Journalist and author Michelle McGagh knows the importance of breaking down a goal into smaller milestones. She explains how you can increase your chance of achieving your goals by focusing on your constant progression
To make sure you achieve them, there are some savvy things you can do to set yourself up to succeed. Even better, these tactics work regardless of whether your objective is fitness, work or health-related.
Process not perfection
“Working out an overarching goal is just the start of the process,” says Dr Josephine Perry, who runs sports and performance psychology consultancy Performance In Mind. “It’s actually the way you work towards your goal that has a direct impact on your chances of overall success.”
She recommends breaking down your big goal into more manageable smaller milestones, then breaking those smaller goals down into processes and actions you can incorporate into your day-to-day life so you feel like you’re always winning.
For example, if you want to run a marathon, it’s no good trying to run 26 miles early on in your fitness programme because you’ll (probably) fail and feel demotivated. Instead, build up your running daily. Hit smaller mileage targets, such as aiming to shave 10 seconds off your run, and make positive changes to your lifestyle, such as eating a little healthier every day.

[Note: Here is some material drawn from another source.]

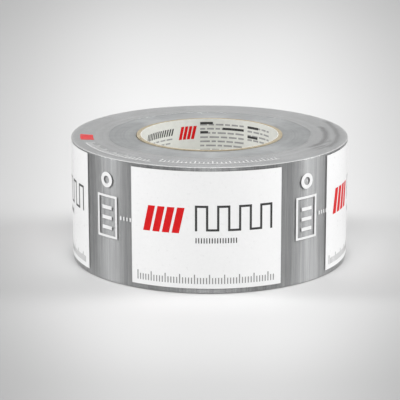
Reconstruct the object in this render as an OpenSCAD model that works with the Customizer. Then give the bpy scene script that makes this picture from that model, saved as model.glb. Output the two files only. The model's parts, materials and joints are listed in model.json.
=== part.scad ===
// A roll of cloth duct tape on a paperboard core, in its clear shrink sleeve.
// The roll stands on one end, with its axis along +Z and z = 0 at the core's lower end.

/* [Tape] */
// Width of the tape
tape_width = 48; // [12:0.5:100]
// Length of the tape on the roll, in metres
tape_metres = 27.4; // [5:0.1:40]
// Thickness of the polyethylene backing
backing_t = 0.095; // [0.06:0.005:0.2]
// Thickness of the cloth scrim
scrim_t = 0.04; // [0.03:0.005:0.1]
// Thickness of the adhesive
adhesive_t = 0.103; // [0.05:0.001:0.25]
// Number of outermost turns whose three layers are made as strips of their own
layered_turns = 2; // [1:1:8]
// Direction of the tape's cut end from the roll's axis, in degrees from +X
cut_end_at = 80; // [0:1:359]

/* [Core] */
// Inside diameter of the core
bore_d = 53.7; // [25:0.1:80]
// Thickness of the printed paper liner
liner_t = 0.2; // [0.1:0.05:0.5]
// Thickness of one board ply
ply_t = 0.4; // [0.2:0.05:1]
// How far the core stands out past the tape at each end
core_proud = 0.3; // [0.2:0.05:2]
// Slope of the wound plies' seams against the core's axis, in degrees
seam_slope = 55; // [30:1:70]
// Width of the gap where a ply's edges meet
seam_gap = 0.5; // [0.2:0.1:2]

/* [Shrink sleeve] */
// Thickness of the film
film_t = 0.08; // [0.04:0.01:0.15]
// Clearance between the film and the outermost turn, where the film turns over the rim
film_gap = 0.2; // [0.05:0.05:0.5]
// How far the film folds in over each side of the roll
fold_in = 14.5; // [4:0.5:18]
// Height of the waves along each fold's free edge
fold_wave = 0.6; // [0.1:0.1:2]
// Width of the film's welded lap
lap_w = 5; // [3:0.5:15]
// Direction of the lap from the roll's axis, in degrees from +X
lap_at = 132; // [0:1:359]

/* [Hidden] */
PLIES = 4;
$fn = 120;

core_length = tape_width + 2 * core_proud;
liner_r = bore_d / 2;
board_r = liner_r + liner_t;
core_r = board_r + PLIES * ply_t;

tape_t = adhesive_t + scrim_t + backing_t;
tape_length = tape_metres * 1000;

// The wound tape is a row of half turns about two centres, half a tape thickness
// apart. Each half turn is half a tape thickness larger than the one before, so
// its ends meet its neighbours' ends and each turn lies on the turn inside it.
function half_turn_r(k) = core_r + k * tape_t / 2;
function wound_length(n) = PI * (n * (core_r + tape_t / 2) + tape_t * n * (n - 1) / 4);
quad_a = PI * tape_t / 4;
quad_b = PI * (core_r + tape_t / 4);
half_turns = floor((sqrt(quad_b * quad_b + 4 * quad_a * tape_length) - quad_b) / (2 * quad_a));
body_half_turns = half_turns - 2 * layered_turns;
last_r = half_turn_r(half_turns);
tail_angle = (tape_length - wound_length(half_turns)) / (last_r + tape_t / 2) * 180 / PI;
roll_r = last_r + 1.5 * tape_t;

film_r = roll_r + film_gap;
sleeve_r = film_r + film_t;
fold_edge_r = roll_r - fold_in;
tape_middle = core_length / 2;
// The counts of the two waves that add up to the fold's free edge
EDGE_WAVES = [4, 11];
EDGE_STEP = 3;
// How deep the lap's weld starts in the film, as a share of its thickness
WELD = 0.5;

module ring_2d(r, t) {
    difference() {
        circle(r + t);
        circle(r);
    }
}

// The part of a ring that lies within the first turn degrees, up to half a turn
module arc_2d(r, t, turn) {
    reach = 2 * (r + t);
    difference() {
        ring_2d(r, t);
        translate([-reach, -reach])
            square([2 * reach, reach]);
        rotate(turn)
            translate([-reach, 0])
                square([2 * reach, reach]);
    }
}

// One half turn of the wound tape, from inset to inset + t above its inner face
module half_turn(k, inset, t, turn) {
    translate([k % 2 * tape_t / 2, 0])
        rotate(k % 2 * 180)
            arc_2d(half_turn_r(k) + inset, t, turn);
}

// Gives the wound tape its width, and turns it to bring the cut end to its place
module wound() {
    end_at = half_turns % 2 * 180 + tail_angle;
    translate([0, 0, core_proud])
        rotate(cut_end_at - end_at)
            linear_extrude(tape_width)
                children();
}

// The turns inside the layered ones, stuck together through their full thickness
module tape_body() {
    color("darkgray")
        wound()
            for (k = [0, 1])
                half_turn(k, 0, ceil((body_half_turns - k) / 2) * tape_t, 180);
}

// One layer of the outermost turns
module wound_strip(inset, t) {
    wound()
        for (k = [body_half_turns:half_turns])
            half_turn(k, inset, t, k < half_turns ? 180 : tail_angle);
}

module tape_adhesive() {
    color("gainsboro")
        wound_strip(0, adhesive_t);
}

module tape_scrim() {
    color("white")
        wound_strip(adhesive_t, scrim_t);
}

module tape_backing() {
    color("silver")
        wound_strip(adhesive_t + scrim_t, backing_t);
}

// A tube wound from one strip, with the butt seam where the strip's edges meet
module wound_ply(r, t, start) {
    turn = core_length * tan(seam_slope) / (r + t / 2) * 180 / PI;
    seam_w = seam_gap / cos(seam_slope);
    difference() {
        linear_extrude(core_length)
            ring_2d(r, t);
        rotate(start)
            linear_extrude(core_length, twist = -turn, slices = 36, $fn = 4)
                translate([r - t, -seam_w / 2])
                    square([3 * t, seam_w]);
    }
}

module core_liner() {
    color("ivory")
        wound_ply(liner_r, liner_t, 200);
}

module core_ply(i) {
    color("tan")
        wound_ply(board_r + (i - 1) * ply_t, ply_t, 200 + i * 360 / (PLIES + 1));
}

// Half of a section of the roll, out to radius r, with its outer corners rounded
module roll_section(r, half_width, corner_r) {
    translate([0, -half_width])
        square([r - corner_r, 2 * half_width]);
    translate([0, corner_r - half_width])
        square([r, 2 * (half_width - corner_r)]);
    for (side = [-1, 1])
        translate([r - corner_r, side * (half_width - corner_r)])
            circle(corner_r);
}

// A section of film round the roll, between two depths counted in thicknesses of film
module film_section(from, to) {
    a = from * film_t;
    b = to * film_t;
    difference() {
        roll_section(film_r + b, tape_width / 2 + b, film_gap + b);
        roll_section(film_r + a, tape_width / 2 + a, film_gap + a);
    }
}

// The open middle of each fold, with a free edge that waves as shrunk film does
module fold_opening() {
    linear_extrude(core_length, center = true)
        polygon([
            for (a = [0:EDGE_STEP:360 - EDGE_STEP])
                let (r = fold_edge_r + fold_wave / 2 * (sin(EDGE_WAVES[0] * a) + sin(EDGE_WAVES[1] * a)))
                    r * [cos(a), sin(a)]
        ]);
}

module shrink_sleeve() {
    lap_turn = lap_w / sleeve_r * 180 / PI;
    color("lightblue", 0.4)
        translate([0, 0, tape_middle])
            difference() {
                union() {
                    rotate_extrude()
                        film_section(0, 1);
                    // The lap is welded into the film under it
                    rotate([0, 0, lap_at - lap_turn / 2])
                        rotate_extrude(angle = lap_turn)
                            film_section(WELD, 2);
                }
                fold_opening();
            }
}

core_liner();
for (i = [1:PLIES])
    core_ply(i);
tape_body();
tape_adhesive();
tape_scrim();
tape_backing();
shrink_sleeve();
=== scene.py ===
import json
import math
import random

import bpy
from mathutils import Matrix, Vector, noise


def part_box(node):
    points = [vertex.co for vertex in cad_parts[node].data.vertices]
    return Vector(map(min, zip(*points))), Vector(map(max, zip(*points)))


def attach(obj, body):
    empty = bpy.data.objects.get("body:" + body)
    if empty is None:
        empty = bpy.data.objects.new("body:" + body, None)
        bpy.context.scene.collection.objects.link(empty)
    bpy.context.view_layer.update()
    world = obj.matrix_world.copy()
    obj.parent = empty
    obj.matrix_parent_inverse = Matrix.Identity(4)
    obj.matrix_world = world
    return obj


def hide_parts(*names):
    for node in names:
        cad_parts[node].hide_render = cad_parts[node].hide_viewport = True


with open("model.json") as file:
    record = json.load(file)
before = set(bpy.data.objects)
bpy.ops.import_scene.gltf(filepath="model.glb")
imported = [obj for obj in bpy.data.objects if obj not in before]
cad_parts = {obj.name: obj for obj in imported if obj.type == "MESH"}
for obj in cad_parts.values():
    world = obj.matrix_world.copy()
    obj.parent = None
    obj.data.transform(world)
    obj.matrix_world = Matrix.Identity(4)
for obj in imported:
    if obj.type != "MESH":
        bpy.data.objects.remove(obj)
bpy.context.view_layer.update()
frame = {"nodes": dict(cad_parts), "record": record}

MM = 0.001

# ------------------------------------------------------------ sizes, from the CAD frame
sleeve_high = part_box("shrink_sleeve")[1]
tape_low, tape_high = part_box("tape_backing")
core_low, core_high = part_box("core_liner")
mounts = {m["name"]: m for m in frame["record"]["mounts"]}
BORE_R = mounts["core_bore"]["dims"]["r_mm"] * MM
TAPE_T = 0.238 * MM                             # one turn of tape
FILM_T = (sleeve_high.z - tape_high.z) / 2      # the box holds the lap's two thicknesses
SKIN_R = sleeve_high.x - 0.15 * MM              # the film lies close to the tape
TOP_Z = tape_high.z + FILM_T
BOTTOM_Z = tape_low.z - FILM_T
RIM_R = 0.3 * MM
FOLD_EDGE_R = 39.6 * MM
LAP_AT, LAP_TURN = 132.0, 5.3                   # degrees from +X, and degrees wide
LAP_STEP = 0.02 * MM
LAP_EDGE = 0.15                                 # half the width of the lap's softened edge, in degrees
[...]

Keep nudging yourself to progress
The case for breaking down a bigger goal into smaller ones is backed by psychologist and author Amy Cuddy‘s research.
She found the biggest mistake people make is to focus on the outcome of the goal, not the process. She advocates ‘self-nudging’, where you continually set small goals to constantly ‘nudge’ yourself to achieve these, rather than one big one.
Cuddy set herself a fitness goal to fall back in love with running, without any pressure on pace or miles. Using the self-nudge technique, her jogging pace increased and so did her mileage.
She recommends avoiding absolute statements such as, ‘I will run three times a week’ because if you miss out on just one run that week, you’ll feel like a failure. Instead make your goal, ‘I will run more often’ to give yourself room to work that goal into your life.
You can also frame your mini goals in a positive way, such as ‘eat more vegetables’ rather than ‘stop eating junk food’, so the goals don’t automatically feel like denial or a punishment.
“People make the mistake of making big goals that then backfire because they are too big and distant,” said Cuddy in a Big Think talk. “They require a million little steps in-between, with each step an opportunity to fail.”
Start by measuring your progress across four weeks
Chris Baker, director of Inscape Personal Training, recommends monitoring progress.
“Expecting instant results is unrealistic and unhealthy,” he says. “Small weekly check-ups are good, but it’s also important to monitor progress every three or four weeks and map those out.”
He says as long as there is an upward trend in your training or progress, you shouldn’t beat yourself up for enjoying your Saturday night or taking a day off from training.
Remind yourself of your small wins
Baker recommends clients make notes of the small wins to appreciate them more throughout their fitness journey. He recounts the story of one client with a frozen shoulder – after several months of intensive work, the client was disappointed because she wasn’t making progress.
“I asked her if she had been able to brush her hair that morning, and all of a sudden she realised she had progressed, and progressed to a point that normal, mundane tasks had become just that,” he says.
“Pointing out everyday activities that were once difficult, but which have now become routine, is key to keeping in a positive state of mind, and those little wins will build until you achieve that ultimate prize.”
So, whether it’s acknowledging that you’re not as out of breath as usual when running or celebrating that hill you conquered when cycling, be sure to give yourself the credit every time you do something that pushes you further towards your goal for ultimate success.